Наиболее страстные защитники новой науки утверждают, что грядущим поколениям XX век будет памятен лишь благодаря созданию теорий относительности, квантовой механики и хаоса. Хаос, заявляют они, стал третьей из революций, последовательно освобождавших физику из тенет ньютоновского видения мира. По словам одного физика, теория относительности разделалась с иллюзиями Ньютона об абсолютном пространстве-времени, квантовая механика развеяла мечту о детерминизме физических событий и, наконец, хаос развенчал Лапласову фантазию о полной предопределенности развития систем. Из этих трех открытий лишь теория хаоса применима к Вселенной, которую мы можем наблюдать и ощущать, к объектам, которые доступны человеку. Повседневный опыт и реальная картина мира стали уместным предметом исследований. Давно уже зрело ощущение, пусть и не выражавшееся открыто, что теоретическая физика далеко уклонилась от интуитивных представлений человека об окружающем мире. Насколько обоснована эта еретическая мысль, никому не известно, но теперь некоторые специалисты, считавшие, что физика рано или поздно загонит себя в угол, видят в хаосе выход из тупика.
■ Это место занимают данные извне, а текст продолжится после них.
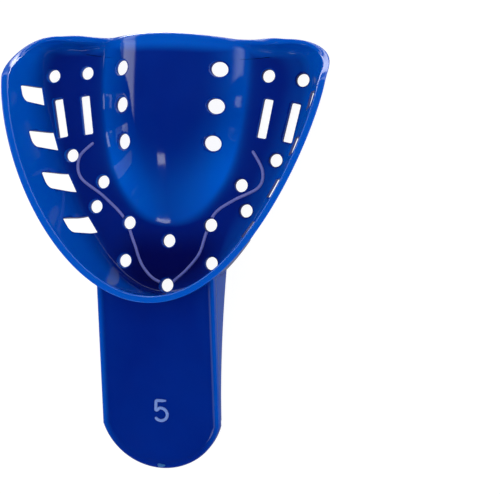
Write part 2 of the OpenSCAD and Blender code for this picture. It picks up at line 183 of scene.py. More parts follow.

Исследования хаоса произросли из непопулярных областей физической науки. Главным ее направлением в XX веке считалась физика элементарных частиц, которая исследовала основные слагающие элементы материи при все более высоких энергиях, малых масштабах и коротких отрезках времени и породила современные теории о природе физических взаимодействий и происхождении Вселенной. И все же некоторые молодые ученые чувствовали себя разочарованными. Прогресс замедлился, поиски новых частиц не имели успеха, а сама теория стала весьма запутанной. Недовольным казалось, что вершины сияющих абстракций физики высоких энергий и квантовой механики слишком долго доминировали в науке.

В 1980 г. космолог Стивен Хокинг, декан физического факультета Кембриджского университета, выразил мнение большинства ученых в обзорной лекции, посвященной развитию теоретической физики и названной «Не наступает ли конец физической теории?»: «Мы уже знаем физические законы, описывающие абсолютно все, с чем нам приходится сталкиваться в обычной жизни… И можно считать своеобразным комплиментом успехам теоретической физики тот факт, что нам приходится создавать сложнейшие приборы и тратить огромные деньги и усилия для того, чтобы поставить эксперимент, результаты которого мы не можем предсказать».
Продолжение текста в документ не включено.